■ DATA EXCERPT ■
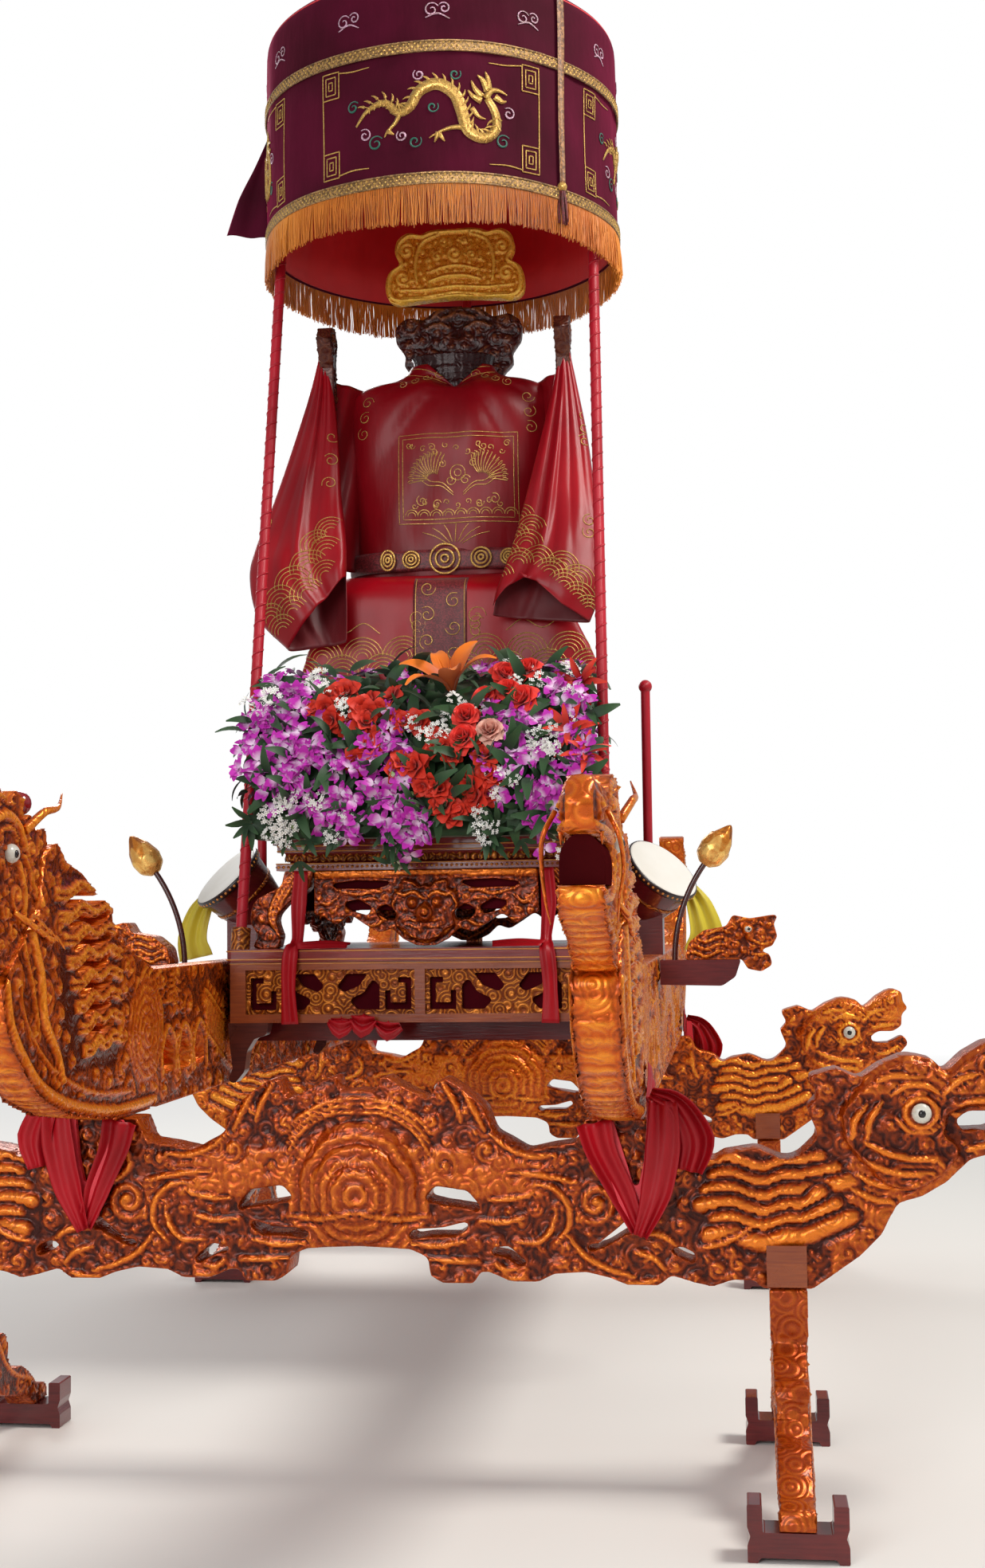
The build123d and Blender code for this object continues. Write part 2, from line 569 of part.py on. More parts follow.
# Robe: skirt, body and two hanging sleeves, as plain closed solids.
arm_front = arm_y - 10
skirt_z = seat_top + cloth_gap
belt_z = seat_top + belt_up
side_room = 2 * (arm_x - arm_t / 2 - cloth_gap)
skirt_back = arm_front - cloth_gap
save("robe_skirt", loft([
    Plane(origin=(0, skirt_back - hem_d / 2, skirt_z)) * RectangleRounded(hem_w, hem_d, 30),
    Plane(origin=(0, skirt_back - hem_d / 2, skirt_z + 150)) * RectangleRounded(hem_w - 90, hem_d, 30),
    Plane(origin=(0, skirt_back - hem_d / 2 + 6, belt_z - cloth_gap)) * RectangleRounded(belt_w - 30, hem_d - 12, 26),
], ruled=True))
chest_z = seat_top + shoulder_up
body_y = back_y - cloth_gap - belt_d / 2
save("robe_body", loft([
    Plane(origin=(0, body_y, skirt_z)) * RectangleRounded(side_room - 10, belt_d, 40),
    Plane(origin=(0, body_y, belt_z)) * RectangleRounded(belt_w, belt_d, 50),
    Plane(origin=(0, body_y, chest_z - 120)) * RectangleRounded(chest_w, belt_d - 10, 50),
    Plane(origin=(0, body_y + 5, chest_z)) * RectangleRounded(chest_w - 60, belt_d - 60, 50),
    Plane(origin=(0, body_y + 20, seat_top + neck_up)) * RectangleRounded(170, 120, 40),
], ruled=True))
SLEEVE = [
    # x outward, z above the seat, radius
    (262, 590, 30), (280, 778, 14), (308, 782, 14), (356, 690, 50), (420, 480, 80), (466, 340, 60), (440, 170, 60),
    (372, 76, 40), (240, 72, 40), (226, 160, 60), (250, 330, 80),
]
rows = [(a, seat_top + b, r) for a, b, r in SLEEVE]
cuff_y1 = skirt_back - hem_d - cloth_gap
sleeve = slab_xz(outline(rows), cuff_y1 - sleeve_t, cuff_y1)
upper = slab_xz(outline(rows), cuff_y1 - sleeve_t / 2, skirt_back) & block(0, 600, -400, 400, belt_z + 12, 4000)
sleeve = sleeve + upper
save("sleeve_right", sleeve)
save("sleeve_left", mirror(sleeve, about=Plane.YZ))

# Lobed hat on the crest of the back.
hat_z = seat_top + crest_up + cloth_gap
HAT = [
    (0.62, 0.0, 10), (0.80, 0.22, 20), (1.0, 0.46, 24), (0.94, 0.74, 24), (0.70, 0.76, 20),
    (0.52, 0.94, 20), (0.24, 0.90, 16), (0.0, 1.0, 24), (-0.24, 0.90, 16), (-0.52, 0.94, 20),
    (-0.70, 0.76, 20), (-0.94, 0.74, 24), (-1.0, 0.46, 24), (-0.80, 0.22, 20), (-0.62, 0.0, 10),
]
rows = [(a * hat_w / 2, hat_z + b * hat_h, r) for a, b, r in HAT]
hat_y = back_y + back_t / 2
save("hat", slab_xz(outline(rows), hat_y - hat_d / 2, hat_y + hat_d / 2))

# Drum canopy: a ring wall with two braids, open below, and a shallow domed roof on it.
can_top = can_z + can_h
r1 = can_r
r0 = can_r - can_wall
low0 = can_z + braid_low
up0 = can_z + braid_up
roof_z = can_top - 40
wall_rows = outline([
    (r1, roof_z, 0), (r1, up0 + braid_h, 0),
    (r1 + braid_out, up0 + braid_h - 5, 3), (r1 + braid_out, up0 + 5, 3), (r1, up0, 0), (r1, low0 + braid_h, 0),
    (r1 + braid_out, low0 + braid_h - 5, 3), (r1 + braid_out, low0 + 5, 3), (r1, low0, 0),
    (r1, can_z, 3), (r0, can_z, 3), (r0, roof_z, 0),
])
save("canopy_drum", Pos(0, can_y, 0) * revolve(Plane.XZ * wall_rows, axis=Axis.Z, revolution_arc=360))
roof_rows = outline([
    (0.001, can_top + dome_h, 0), (r1 * 0.55, can_top + dome_h * 0.78, 400), (r1 - 6, can_top + 8, 40),
    (r1, roof_z, 0), (r0, roof_z, 0), (r0 - 8, can_top - 12, 30), (0.001, can_top + dome_h - can_wall - 40, 0),
])
save("canopy_roof", Pos(0, can_y, 0) * revolve(Plane.XZ * roof_rows, axis=Axis.Z, revolution_arc=360))


def rod(a, b, r):
    a, b = Vector(*a), Vector(*b)
    return extrude(Plane(origin=a, z_dir=(b - a)) * Circle(r), amount=(b - a).length)


# Two front poles and one rear pole inside the drum wall, each in a socket on the board.
seam_z = can_z + braid_low + braid_h / 2
reach = can_r - can_wall - pole_r - 0.4
hem_x = math.sqrt(reach ** 2 - (pole_hem_y - can_y) ** 2)
top_z = seam_z + braid_h / 2 + pole_over
foot = Vector(pole_x, pole_y, board_top)
hem_pt = Vector(hem_x, pole_hem_y, can_z)
head_pt = foot + (hem_pt - foot) * ((top_z - board_top) / (can_z - board_top))
axis_dir = (head_pt - foot).normalized()
under = block(-900, 900, -900, 900, board_top - 400, board_top)
long_pole = rod(foot - axis_dir * 20, head_pt, pole_r) - under
sleeve_hole = rod(foot - axis_dir * 30, head_pt, pole_r + 0.3)
socket = rod(foot - axis_dir * 20, foot + axis_dir * socket_h, socket_r) - under - sleeve_hole
rear_top = seam_z
rear_y = can_y + can_r - can_wall - pole_r - 0.3
rear_pole = rod((0, rear_y, board_top), (0, rear_y, rear_top), pole_r)
rear_socket = rod((0, rear_y, board_top), (0, rear_y, board_top + socket_h), socket_r)
rear_socket = rear_socket - rod((0, rear_y, board_top - 1), (0, rear_y, board_top + socket_h + 1), pole_r + 0.3)
save("canopy_poles", both(long_pole) + [rear_pole])
save("pole_sockets", both(socket) + [rear_socket])

# Side bars outside the long beams, each with a dragon head, a lotus bud, a drum and a post.
outer_x = main_x + main_t / 2
beam_top = main_z + main_h
BAR = [(0, -58, 0), (130, -61, 20), (158, -42, 16), (170, -6, 4), (0, -6, 0)]
bar = slab_xz(outline([(outer_x + a, beam_top + b, r) for a, b, r in BAR]), bar_y - bar_t / 2, bar_y + bar_t / 2)
save("side_bars", both(bar))
BAR_HEAD = [
    (52, -6, 4), (172, -6, 4), (184, -26, 8), (212, -32, 12), (236, -18, 10), (230, 4, 8), (206, 12, 5),
    (236, 22, 8), (247, 42, 10), (240, 68, 8), (250, 88, 5), (230, 86, 10), (190, 80, 20), (154, 88, 8),
    (140, 64, 10), (92, 56, 20), (60, 30, 20),
]
rows = [(outer_x + a, beam_top + b, r) for a, b, r in BAR_HEAD]
head = slab_xz(outline(rows), bar_y - bar_t / 2 + 6, bar_y + bar_t / 2 - 6)
eye = Pos(outer_x + 186, bar_y, beam_top + 58) * Rot(90, 0, 0) * Cylinder(9, bar_t + 4)
save("side_bar_heads", both(head + eye))

bud_z0 = lotus_z - 36
stem_x = outer_x + 30
stem_path = Edge.make_three_point_arc(
    Vector(stem_x, bar_y, beam_top - 6), Vector((stem_x + lotus_x) / 2 - 16, bar_y, (beam_top + bud_z0) / 2 + 10),
    Vector(lotus_x - 6, bar_y, bud_z0))
stem = sweep(Plane(origin=stem_path @ 0, z_dir=stem_path % 0) * Circle(stem_r), path=stem_path)
stem = stem - block(0, 900, bar_y - 50, bar_y + 50, beam_top - 60, beam_top - 6)
save("lotus_stems", both(stem))
bud_face = outline([
    (0.001, 0, 0), (12, 0, 4), (lotus_r * 0.85, 14, 14), (lotus_r, 40, 20), (lotus_r * 0.8, 66, 20),
    (8, 96, 30), (0.001, 104, 0)])
bud = revolve(Plane.XZ * bud_face, axis=Axis.Z, revolution_arc=360)
tip = stem_path % 1
bud = Plane(origin=(stem_path @ 1) + tip * 0.3, z_dir=tip) * bud
save("lotus_buds", both(bud))

skin = Vector(drum_x, drum_y, drum_z)
face_dir = Vector(0.58, -0.43, 0.69).normalized()


def shell(r, length):
    """Drum shell that narrows away from its skin."""
    return extrude(Plane(origin=skin, z_dir=-face_dir) * Circle(r), amount=length, taper=drum_taper)


hoop = rod(skin - face_dir * hoop_h, skin, drum_r + 2.5)
save("hand_drums", both(shell(drum_r, drum_len) + hoop))
room = shell(drum_r + 0.3, drum_len + 0.3) + rod(skin - face_dir * (hoop_h + 0.3), skin + face_dir, drum_r + 2.8)
cradle = block(outer_x - 74, outer_x - 4, drum_y - 8, drum_y + 92, beam_top, drum_z - 96) - room
cradle = cradle.solids().sort_by(Axis.Z)[0]
save("drum_cradles", both(cradle))

post = rod((side_post_x, side_post_y, beam_top), (side_post_x, side_post_y, side_post_top), side_post_r)
post = post + Pos(side_post_x, side_post_y, side_post_top + 10) * Sphere(16)
save("side_posts", both(post))

# Flower bank in front of the throne, spilling over the front of the table.
bank_back = seat_y - seat_d / 2 - 20
BANK = [
    (0, 0.5, 10), (0, 336, 40), (-132, 342, 20), (-168, 372, 30), (-280, 336, 80), (-400, 250, 60), (-452, 100, 60),
    (-440, -40, 40), (-380, -84, 30), (-345, -60, 10), (-345, 0.5, 0),
]
edge_y = -table_y - cloth_gap
rows = [(bank_back + a, table_top + b, r) for a, b, r in BANK[:-2]]
rows += [(edge_y, table_top - 60, 4), (edge_y, table_top + cloth_gap, 0)]
rows[0] = (bank_back, table_top + cloth_gap, 4)
bank_w = pole_x - pole_r - 14
save("flower_bank", slab_yz(outline(rows), -bank_w, bank_w))

# Cloth ties on the outer faces where the beams cross.
TIE = [
    (-44, -2, 4), (-24, -90, 20), (6, -176, 20), (30, -196, 12), (54, -176, 20), (76, -80, 20), (68, 40, 6),
    (44, 40, 4), (44, -10, 6), (38, -70, 20), (24, -130, 8), (10, -80, 20), (-14, -2, 4),
]
ties = []
for side in (-1, 1):
    y_in = side * (cross_y + cross_t / 2 + cloth_gap)
    y0, y1 = sorted((y_in, y_in + side * 12))
    ties += both(slab_xz(outline([(main_x + a, main_z + b, r) for a, b, r in TIE]), y0, y1))
save("beam_ties", ties)
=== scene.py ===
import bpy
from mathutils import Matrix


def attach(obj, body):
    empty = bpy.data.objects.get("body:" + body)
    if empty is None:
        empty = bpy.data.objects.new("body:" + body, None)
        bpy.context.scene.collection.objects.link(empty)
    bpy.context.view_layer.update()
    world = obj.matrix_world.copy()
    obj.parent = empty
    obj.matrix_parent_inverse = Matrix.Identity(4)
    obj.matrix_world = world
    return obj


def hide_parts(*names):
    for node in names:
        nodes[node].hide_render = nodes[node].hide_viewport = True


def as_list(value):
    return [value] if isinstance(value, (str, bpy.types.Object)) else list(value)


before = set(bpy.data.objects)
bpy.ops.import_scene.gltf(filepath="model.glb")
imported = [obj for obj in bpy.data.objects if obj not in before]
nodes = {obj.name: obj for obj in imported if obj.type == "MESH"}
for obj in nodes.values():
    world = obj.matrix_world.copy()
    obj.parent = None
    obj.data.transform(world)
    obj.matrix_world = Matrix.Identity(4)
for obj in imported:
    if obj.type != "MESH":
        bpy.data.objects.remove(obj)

from types import SimpleNamespace
from math import acos, atan2, copysign, cos, exp, hypot, pi, radians, sin, sqrt, tau
import bmesh
import bpy
import numpy as np
from mathutils import Euler, Matrix, Vector, noise
from mathutils.bvhtree import BVHTree

scene = bpy.context.scene
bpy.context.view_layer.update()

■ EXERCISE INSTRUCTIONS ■
Locate all lines holding the word "update", then copy them out.

■ RESULT OF THE TASK ■
    bpy.context.view_layer.update()
bpy.context.view_layer.update()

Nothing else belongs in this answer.